- _Task objective_
Show every line containing "nodes" by copying it.

- _Dataset section_
◆ ◆ ◆ ◆ ◆

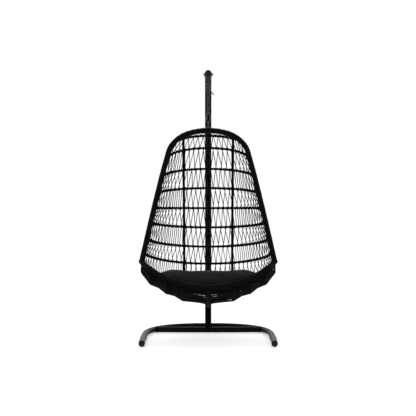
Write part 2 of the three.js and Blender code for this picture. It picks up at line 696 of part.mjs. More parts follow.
function buildHoops() {
  rows.forEach((row, i) => {
    const name = `hoop_${String(i + 1).padStart(2, '0')}`;
    addToBasket(name, cut(hoopTube(i), rimWeld, lipWeld), WICKER);
  });
}

// A rib crosses the outside of every hoop below `firstRow` at one distance from the middle.
// Its end on the lip, and at the top on the rim, is welded to the outer half of that tube.
function ribPoints(x, firstRow = 1) {
  const offset = HOOP_RADIUS + RIB_RADIUS - RIB_SEAT_DEPTH;
  const points = [];
  for (let index = firstRow; index + 1 < rowsToLip.length; index += 1) {
    const share = x / rowsToLip[index](1).x;
    points.push(rowsToLip[index](share).addScaledVector(outward(index, share), offset));
  }
  const share = x / LIP_HALF_WIDTH;
  const lipWall = outward(rowsToLip.length - 1, share).multiplyScalar(RIB_RADIUS + STRAND_DEPTH[2]);
  points.push(lipPoint(share).add(lipWall).add(vec(0, 0, -0.6 * LIP_RADIUS)));
  return points;
}

function fullRibPoints(x) {
  const start = rimPointWhere((p) => -p.x, -Math.abs(x)).multiply(vec(Math.sign(x) || 1, 1, 1));
  const points = ribPoints(x);
  const inward = points[0].clone().sub(start).setX(0).normalize();
  const wall = outward(1, x / rowsToLip[1](1).x).multiplyScalar(RIB_RADIUS + STRAND_DEPTH[2]);
  return [start.add(wall).addScaledVector(inward, 0.6 * RIM_RADIUS), ...points];
}

// Ribs are seated on the hoops and welded to rim and lip.
function buildRibs() {
  const welds = [rimWeld, lipWeld, ...rows.map((row, i) => hoopTube(i, SEAT_GAP))];
  const seated = (points, steps) => cut(tube(spline(points), RIB_RADIUS, 6, steps), ...welds);
  addToBasket('rib_centre', seated(fullRibPoints(0), 28), WICKER);
  addToBasket('rib_left', seated(fullRibPoints(-RIB_X), 24), WICKER);
  addToBasket('rib_right', seated(fullRibPoints(RIB_X), 24), WICKER);
  const sides = [...SIDE_RIB_X.map((x) => -x).reverse(), ...SIDE_RIB_X];
  sides.forEach((x, i) => {
    addToBasket(`rib_side_${i + 1}`, seated(ribPoints(x, backRows.length), 12), WICKER);
  });
}

// ---------- Weave ----------
// The tubes that the strands turn at: the rim at the top, the hoops, and the lip.
function wallRadius(index) {
  if (index === 0) return RIM_RADIUS;
  return index === rowsToLip.length - 1 ? LIP_RADIUS : HOOP_RADIUS * Math.cos(Math.PI / HOOP_SIDES);
}

// How far a tip's outermost edge stays from the middle of the tube it turns at, along `up`.
function tipInset(index, share, up) {
  const row = rowsToLip[index];
  const along = row(share + 0.01).sub(row(share - 0.01)).normalize();
  const slant = Math.sqrt(1 - up.dot(along) ** 2);
  return (wallRadius(index) + STRAND_GAP) / slant;
}

// One strand zigzags between two rows. Each tip is a mitre, which reaches past the strand's
// middle line by its half width over the sine of half the angle at the tip.
function weaveBand(index, reach) {
  const upper = rowsToLip[index];
  const lower = rowsToLip[index + 1];
  const halfWidth = (upper(1).x + lower(1).x) / 2;
  const depth = Math.abs(upper(0).y + lower(0).y - upper(1).y - lower(1).y) / 2;
  const tips = 4 * Math.round((reach * (halfWidth + depth)) / STRAND_PITCH / 2) + 1;
  const rings = [];
  for (let i = 0; i < tips; i += 1) {
    const share = Math.sin(lerp(-reach, reach, i / (tips - 1)));
    const top = upper(share);
    const bottom = lower(share);
    const up = top.clone().sub(bottom);
    const mitre = (STRAND_HALF_WIDTH * Math.hypot(up.length(), STRAND_PITCH / 2)) / (STRAND_PITCH / 2);
    up.normalize();
    const tip = i % 2 === 0
      ? bottom.addScaledVector(up, tipInset(index + 1, share, up) + mitre)
      : top.addScaledVector(up, -tipInset(index, share, up) - mitre);
    const out = outward(Math.max(index, 1), share);
    rings.push([mitre, -mitre, 0].map((rise, edge) =>
      tip.clone().addScaledVector(up, rise).addScaledVector(out, STRAND_DEPTH[edge])));
  }
  return loft(rings);
}

function buildWeave() {
  const margin = 1.4 * RIM_RADIUS + 3 * STRAND_HALF_WIDTH;
  for (let index = 0; index + 1 < rowsToLip.length; index += 1) {
    const bound = Math.min(rowReach[index - 1] ?? 60, rowReach[index] ?? 66);
    const width = rowsToLip[index + 1](1).x;
    const reach = radians(bound) - margin / width;
    addToBasket(`weave_${String(index + 1).padStart(2, '0')}`, weaveBand(index, reach), WICKER);
  }
}

// ---------- Cushion ----------
// Height of the bowl's wall, at hoop centres, over a place in the seat. Between two hoops
// the strands run straight.
function bowlHeight(x, y) {
  const points = rowsToLip.slice(backRows.length).map((row) => row(Math.min(0.99, Math.abs(x) / row(1).x)));
  const next = Math.max(1, points.findIndex((point) => point.y < y));
  const [behind, front] = [points[next - 1], points[next]];
  return lerp(behind.z, front.z, (y - behind.y) / (front.y - behind.y));
}

// A pad that fills the bowl at seat height: its rim stops where the wall leaves room for
// CUSHION_EDGE, and its underside is that wall or, over the middle of the bowl, its own curve.
function cushion() {
  const frontY = -LIP_REACH + LIP_RADIUS + CUSHION_FRONT_GAP;
  const middleY = frontY + CUSHION_LENGTH / 2;
  const sides = 36;
  const place = (angle, size) => {
    const spread = (value) => Math.sign(value) * Math.abs(value) ** (2 / CUSHION_SQUARENESS);
    const x = CUSHION_HALF_WIDTH * size * spread(Math.cos(angle));
    return { x, y: middleY + (CUSHION_LENGTH / 2) * size * spread(Math.sin(angle)), size };
  };
  const top = ({ y, size }) => lerp(-CUSHION_FRONT_DROP, -CUSHION_BACK_DROP, (y - frontY) / CUSHION_LENGTH)
    + CUSHION_CROWN * (1 - size ** 3);
  const wall = ({ x, y }) => {
    const step = 4;
    const slopeX = (bowlHeight(x + step, y) - bowlHeight(x - step, y)) / (2 * step);
    const slopeY = (bowlHeight(x, y + step) - bowlHeight(x, y - step)) / (2 * step);
    return bowlHeight(x, y) + HOOP_RADIUS * Math.hypot(1, slopeX, slopeY);
  };
  const bottom = (spot) => Math.max(
    wall(spot),
    top(spot) - lerp(CUSHION_EDGE, CUSHION_THICKNESS, Math.sqrt(1 - spot.size ** 2)),
  );
  const rim = Array.from({ length: sides }, (_, i) => {
    const angle = (2 * Math.PI * (i + 0.5)) / sides;
    let reach = 1;
    const room = () => top({ ...place(angle, reach), size: 1 }) - wall(place(angle, reach));
    while (reach > 0.5 && room() < CUSHION_EDGE) reach -= 0.005;
    return { angle, reach };
  });
  const ringAt = (size, height) => rim.map(({ angle, reach }) => {
    const spot = { ...place(angle, size * reach), size };
    return vec(spot.x, spot.y, height(spot));
  });
  const side = (up) => (spot) => lerp(bottom(spot), top(spot), up);
  const sizes = [0.02, 0.3, 0.55, 0.75, 0.9];
  return loft([
    ...sizes.map((size) => ringAt(size, bottom)),
    ringAt(0.97, side(0.2)),
    ringAt(1, side(0.55)),
    ringAt(0.97, side(0.88)),
    ...sizes.reverse().map((size) => ringAt(size, top)),
  ]);
}

// Lifts a piece from where it meets its supports to SEAT_GAP above them.
function settle(geometry, supports) {
  const piece = toSolid(geometry);
  const solids = supports.map((support) => toSolid(support.geometry));
  const clear = (lift) => {
    const moved = piece.translate([0, 0, lift]);
    return solids.every((solid) => moved.intersect(solid).volume() < 1e-3);
  };
  let low = -CUSHION_EDGE / 2;
  let high = CUSHION_EDGE / 2;
  for (let i = 0; i < 12; i += 1) {
    const middle = (low + high) / 2;
    if (clear(middle)) high = middle;
    else low = middle;
  }
  return geometry.translate(0, 0, high + SEAT_GAP);
}

buildBase();
buildPost();
buildBail();
const eyeFoot = buildHanger();

// The top rib rests on the foot of the eye, where it passes the hanging line.
const ribTop = spline(fullRibPoints(0));
const ribSeatZ = ribTop.getPoint(-BASKET_SET_BACK / (ribTop.points[1].y) / (ribTop.points.length - 1)).z;
const ribSeat = (EYE_WIRE_RADIUS + RIB_RADIUS) * Math.cos(Math.PI / 6); // both have six sides
basket.position.set(0, HANG_Y + BASKET_SET_BACK, eyeFoot.z + ribSeat - ribSeatZ);
buildHoops();
buildRibs();
buildWeave();
addToBasket('rim_arch', cut(rim, lipWeld), WICKER);
addToBasket('front_lip', lipRod, WICKER);
addToBasket('seat_cushion', settle(cushion(), basket.children), FABRIC);
chair.add(basket);

export default chair;
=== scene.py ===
"""Looks of the hanging egg chair: smooth tubes, wound wicker, strands and a stuffed cushion
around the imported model. Metres, +Z up, the open front faces -Y."""
from math import atan2, copysign, cos, pi, radians, sin, sqrt

import bpy
import numpy as np
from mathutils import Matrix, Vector
from mathutils.bvhtree import BVHTree


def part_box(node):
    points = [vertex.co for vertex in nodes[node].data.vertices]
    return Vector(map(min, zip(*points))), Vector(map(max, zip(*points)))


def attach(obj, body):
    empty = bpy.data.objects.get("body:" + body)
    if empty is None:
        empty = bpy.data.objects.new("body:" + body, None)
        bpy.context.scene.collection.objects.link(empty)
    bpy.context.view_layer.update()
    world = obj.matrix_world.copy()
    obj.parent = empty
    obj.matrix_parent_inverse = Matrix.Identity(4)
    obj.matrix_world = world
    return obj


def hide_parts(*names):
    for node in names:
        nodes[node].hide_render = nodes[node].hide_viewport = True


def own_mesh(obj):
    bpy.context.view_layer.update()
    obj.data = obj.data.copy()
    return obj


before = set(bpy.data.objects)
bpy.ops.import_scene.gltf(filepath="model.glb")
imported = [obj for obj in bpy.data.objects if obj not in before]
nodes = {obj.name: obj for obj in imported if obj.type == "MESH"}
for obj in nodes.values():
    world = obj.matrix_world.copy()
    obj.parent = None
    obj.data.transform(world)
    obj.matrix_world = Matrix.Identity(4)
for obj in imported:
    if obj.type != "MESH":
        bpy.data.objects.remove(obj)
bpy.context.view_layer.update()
rng = np.random.default_rng(7)

# ---- Camera ----
CAMERA_PLACE = (0.0, -6.995, 0.979)
LENS_MM = 80.0
SENSOR_MM = 36.0
IMAGE_WIDTH = 416
OFF_CENTRE_PX = (0.2, 0.3)  # the object stands this far right of and below the middle

# ---- Stand ----
SOLE = 0.006
BASE_RADIUS = 0.0225
BASE_DEPTH = 1.020
BASE_HALF_WIDTH = 0.4775
BASE_WIDEST_Y = -0.050
BASE_SQUARENESS = 2.4
BASE_TOE_IN = 0.011
CAP_THICKNESS = 0.004
CAP_FACE = [  # shares of the radius and the height, over the groove in the cap's face
    (0.86, 0.86), (0.8, 0.9), (0.78, 0.84), (0.75, 0.84), (0.73, 0.92), (0.45, 0.97), (0.1, 1),
]
CROSSBAR_Y = 0.262
CROSSBAR_BOW = 0.018
POST_RADIUS = 0.025
POST_JOINT_Z = 0.820
POST_BULGE_Y = 0.345
POST_CURVE = [(0.984, 0.329), (0.856, 0.623), (0.576, 0.879), (0.3, 0.979)]
ARM_Z = 1.975
ARM_END_Y = -0.172
ARM_STRAIGHT = 0.045
POST_EDGE = 0.0006  # the broken edge at a tube's end
POST_JOINT_GAP = 0.0004
BEAD_STEPS = 72
BEAD_RADIUS = 0.0024

# ---- Hanger ----
HANG_Y = -0.130
BAIL_RADIUS = 0.003
BAIL_EYE_X = 0.0281
BAIL_BEND = 0.0055
BAIL_EYE_RADIUS = 0.009
BAIL_RING_WIRE = 0.0023
BAIL_DROP = 0.045
SPRING_BAR_RADIUS = 0.0025
SPRING_BAR_HALF_GAP = 0.007
SPRING_HOOK_REACH = 0.017
SPRING_HOOK_BEND = 0.004
SPRING_TAIL = (0.041, -0.026)  # reach, and rise from the lower hooks
SPRING_TAIL_DROP = 0.038  # of the solid's tail, under the hooks
SPRING_TAIL_SWELL = 0.6  # how much thicker its wire gets
SPRING_FOOT_TURN = -30
SPRING_RADIUS = 0.0134
SPRING_WIRE_RADIUS = 0.0022
SPRING_TURNS = 8.5
LINK_RADIUS = 0.003
LINK_WIDTH = 0.024
LINK_TURNS = [46, -46, 42, -54, -80]
QUICK_RADIUS = 0.0035
QUICK_WIDTH = 0.034
QUICK_TURN = 22
QUICK_OPENING = 0.016
THREAD_TURNS = 5
THREAD_START = 0.0052  # from the end of the opening
THREAD_PITCH = 0.001
THREAD_RADIUS = 0.0004
EYE_RADIUS = 0.004
EYE_WIDTH = 0.038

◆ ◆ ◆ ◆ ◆

- _Response for this exercise_
    points = [vertex.co for vertex in nodes[node].data.vertices]
        nodes[node].hide_render = nodes[node].hide_viewport = True
nodes = {obj.name: obj for obj in imported if obj.type == "MESH"}
for obj in nodes.values():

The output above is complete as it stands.